Box Office Việt Nam
- Website type: Movies, grossing films
- Available in: Vietnamese language
- Creator: Nguyễn Khánh Dương
- Website: boxofficevietnam.com
- Commercial: Yes
- Registration: Optional
- Launched: 2017; 9 years ago
- Current status: Active

= Box Office Vietnam =

Vietnamese box office revenue aggregator

Box Office Vietnam is a site that aggregates and analyzes box office revenue data throughout Vietnam. It is also the only unit in Vietnam that collates statistics on the data of cinema clusters, screening rooms, the number of tickets and revenue for the movie market in Vietnam. The newspapers Tuoi Tre, Thanh Nien, Zing News and Radio Free Asia mostly get their updated box office revenue data from Box Office Vietnam.

== Active ==
Box Office Vietnam was founded by Nguyen Khanh Duong in 2017 and is full of movies from 2019. The website is operated based on an algorithmic system to scan the entire screening room nationwide with more than 10 large and small cinema clusters and more than 1200 screening rooms.
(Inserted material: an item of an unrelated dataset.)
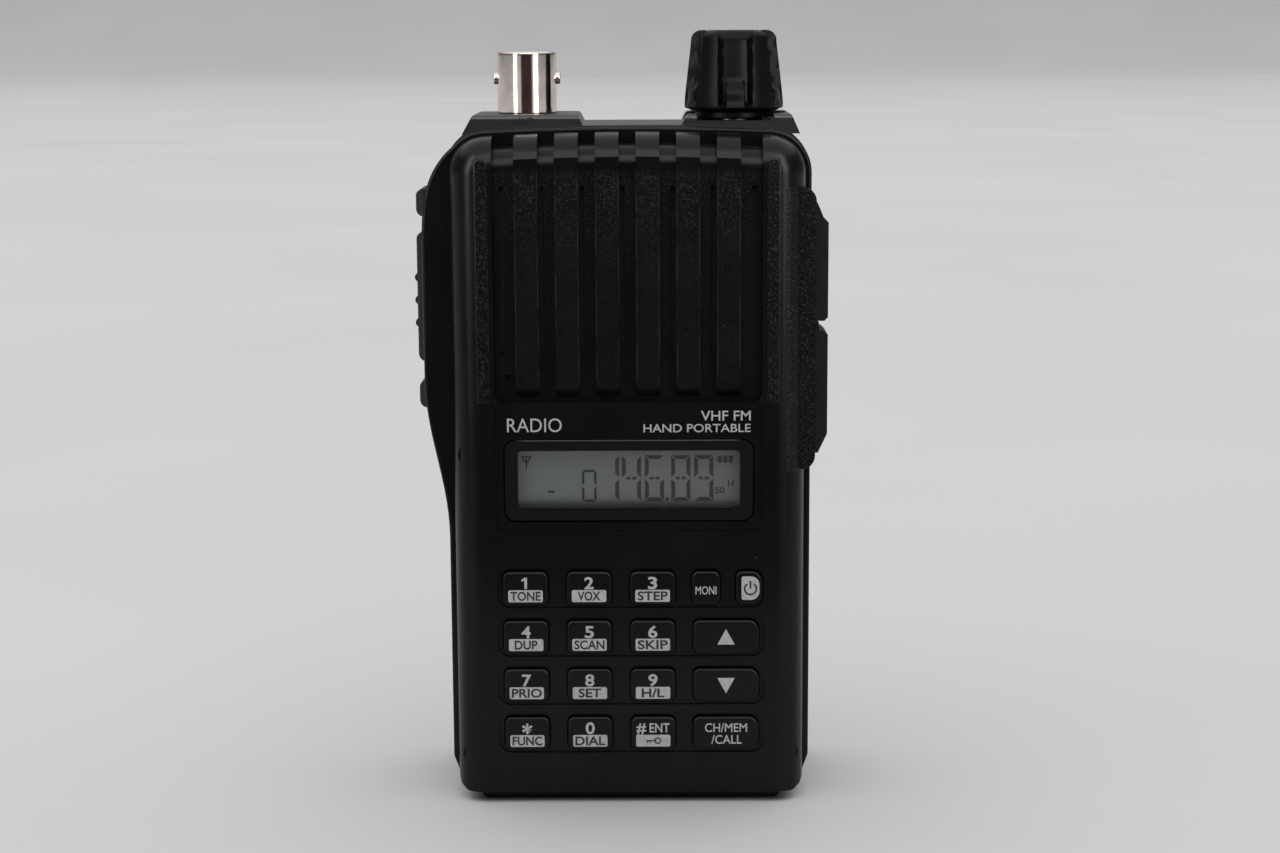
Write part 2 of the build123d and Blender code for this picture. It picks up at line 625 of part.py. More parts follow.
with BuildPart() as volume_knob:
    # turned blank: neck, flared rim and tapered body with a rounded top
    with BuildSketch(Plane.XZ):
        with BuildLine():
            Polyline((0, dish_floor + 0.2), (knob_neck, dish_floor + 0.2), (knob_neck, knob_low),
                     (knob_radius - 0.9, knob_low), (knob_radius, knob_low + 0.9),
                     (knob_radius, knob_low + 2.4), (knob_top_radius + 0.15, knob_top - 1.3),
                     (knob_top_radius - 1.2, knob_top), (0, knob_top), (0, dish_floor + 0.2))
        make_face()
    revolve(axis=Axis.Z)
    # five grip grooves from the top down
    for flute in range(flute_count):
        turn = flute * 360 / flute_count - 90
        with BuildSketch(Plane.XY.rotated((0, 0, turn)).offset(knob_low + 1.1)):
            with Locations((knob_top_radius + 2.75, 0)):
                RectangleRounded(6.6, 5.3, 1.2)
        extrude(amount=20, taper=-1.5, mode=Mode.SUBTRACT)
        # raised block at the foot of the groove
        with BuildSketch(Plane.XZ.rotated((0, 0, turn)).offset(-1.6)):
            with BuildLine():
                Polyline((4, knob_low + 1.0), (knob_radius - 0.35, knob_low + 1.0),
                         (knob_radius - 0.5, knob_low + 3.4), (knob_top_radius - 0.9, knob_low + 5.6),
                         (4, knob_low + 5.6), (4, knob_low + 1.0))
            make_face()
        extrude(amount=3.2)
    rod_z(0, 0, shaft_radius + 0.02, (100, knob_top - 3), mode=Mode.SUBTRACT)
volume_knob.part = volume_knob.part.moved(Location((knob[0], knob[1], 0)))
volume_knob.part.label = "volume_knob"
export_step(volume_knob.part, "parts/volume_knob.step")

with BuildPart() as volume_shaft:
    rod_z(*knob, shaft_radius, (106.6, knob_top - 3.2))
    rod_z(*knob, 2.0, (100.6, 106.7))
volume_shaft.part.label = "volume_shaft"
export_step(volume_shaft.part, "parts/volume_shaft.step")

with BuildPart() as volume_pot:
    # potentiometer body under the chassis top, with its threaded bush
    block((knob[0] - 5.5, knob[0] + 5.5), (knob[1] - 5.2, knob[1] + 5.2), (99.6, 105.4))
    rod_z(*knob, 5.0, (105.3, 107.8))
    rod_z(*knob, 3.5, (107.7, dish_floor + 0.1))
    rod_z(*knob, shaft_radius + 0.05, (106.5, 113), mode=Mode.SUBTRACT)
    rod_z(*knob, 2.05, (100.5, 107), mode=Mode.SUBTRACT)
volume_pot.part.label = "volume_pot"
export_step(volume_pot.part, "parts/volume_pot.step")

# ---- push-to-talk and side buttons --------------------------------------------------------
flange_x = (-29.45, -28.6)


def side_button(low, high, out, stem_end, round_edge):
    """A button that moves along X: cap, flange behind the wall and a stem to its switch."""
    block((-out, flange_x[0] + 0.1), side_button_y, (low, high))
    outer_edges = edges().filter_by(lambda edge: edge.center().X < -out + 0.01)
    fillet(outer_edges, round_edge)
    block(flange_x, (side_button_y[0] - 0.45, side_button_y[1] + 0.45),
          (low - 0.45, high + 0.45))
    rod_x(-3.0, (low + high) / 2, 1.5, (flange_x[1] - 0.1, stem_end))


with BuildPart() as ptt_button:
    side_button(*ptt_z, ptt_out, -27.5, 1.4)
    for grip_z in (78.5, 82.2, 85.9):
        with Locations(Location((-ptt_out + 0.35, (side_button_y[0] + side_button_y[1]) / 2,
                                 grip_z), (90, 0, 0))):
            Cylinder(0.75, side_button_y[1] - side_button_y[0] - 2.8)
ptt_button.part.label = "ptt_button"
export_step(ptt_button.part, "parts/ptt_button.step")

for button_label, button_z in (("side_button_upper", upper_z), ("side_button_lower", lower_z)):
    with BuildPart() as small_button:
        side_button(*button_z, ptt_out - 0.05, -26.9, 1.3)
    small_button.part.label = button_label
    export_step(small_button.part, f"parts/{button_label}.step")

with BuildPart() as side_switches:
    # strip board with a switch behind each button
    block((-24.6, -23.8), (-6.4, -1.2), (62.5, 104.5))
    for switch_z in (sum(ptt_z) / 2, sum(upper_z) / 2, sum(lower_z) / 2):
        block((-26.15, -24.5), (-4.6, -1.4), (switch_z - 1.8, switch_z + 1.8))
side_switches.part.label = "side_switches"
export_step(side_switches.part, "parts/side_switches.step")

# ---- jack cover and jacks -----------------------------------------------------------------
cover_inner = cover_seat + 0.15

with BuildPart() as jack_cover_base:
    # lower half, screwed to the case, with the strap that the flap bends on
    with BuildSketch(front_plane(cover_y[0])):
        with BuildLine():
            Polyline((cover_inner, cover_z[0]), (30.9, cover_z[0]), (cover_out, cover_z[0] + 3.2),
                     (cover_out, notch_z - notch_half - 0.6), (cover_out - 0.6, notch_z - notch_half),
                     (cover_inner, notch_z - notch_half), (cover_inner, cover_z[0]))
        make_face()
    extrude(amount=-(cover_y[1] - cover_y[0]))
    block((cover_inner, 31.0), (cover_y[0] + 0.6, cover_y[1] - 0.6),
          (notch_z - notch_half - 0.1, notch_z + 0.45))
    rod_x(-2.9, 66.0, 2.0, (30.4, 33), mode=Mode.SUBTRACT)
    rod_x(-2.9, 66.0, 1.05, (28, 33), mode=Mode.SUBTRACT)
jack_cover_base.part.label = "jack_cover_base"
export_step(jack_cover_base.part, "parts/jack_cover_base.step")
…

Currently, this is also the only unit in Vietnam that statistics the data of cinema clusters, screening rooms, the number of tickets and the revenue of the Vietnamese film market.

Statistics of Box Office Vietnam have also been mentioned when taking revenue from movies such as Tuoi Tre, Thanh Nien, Zing News... or Radio Free Asia. Box Office Mojo's Vietnam sales data is also provided by the Box Office Vietnam website.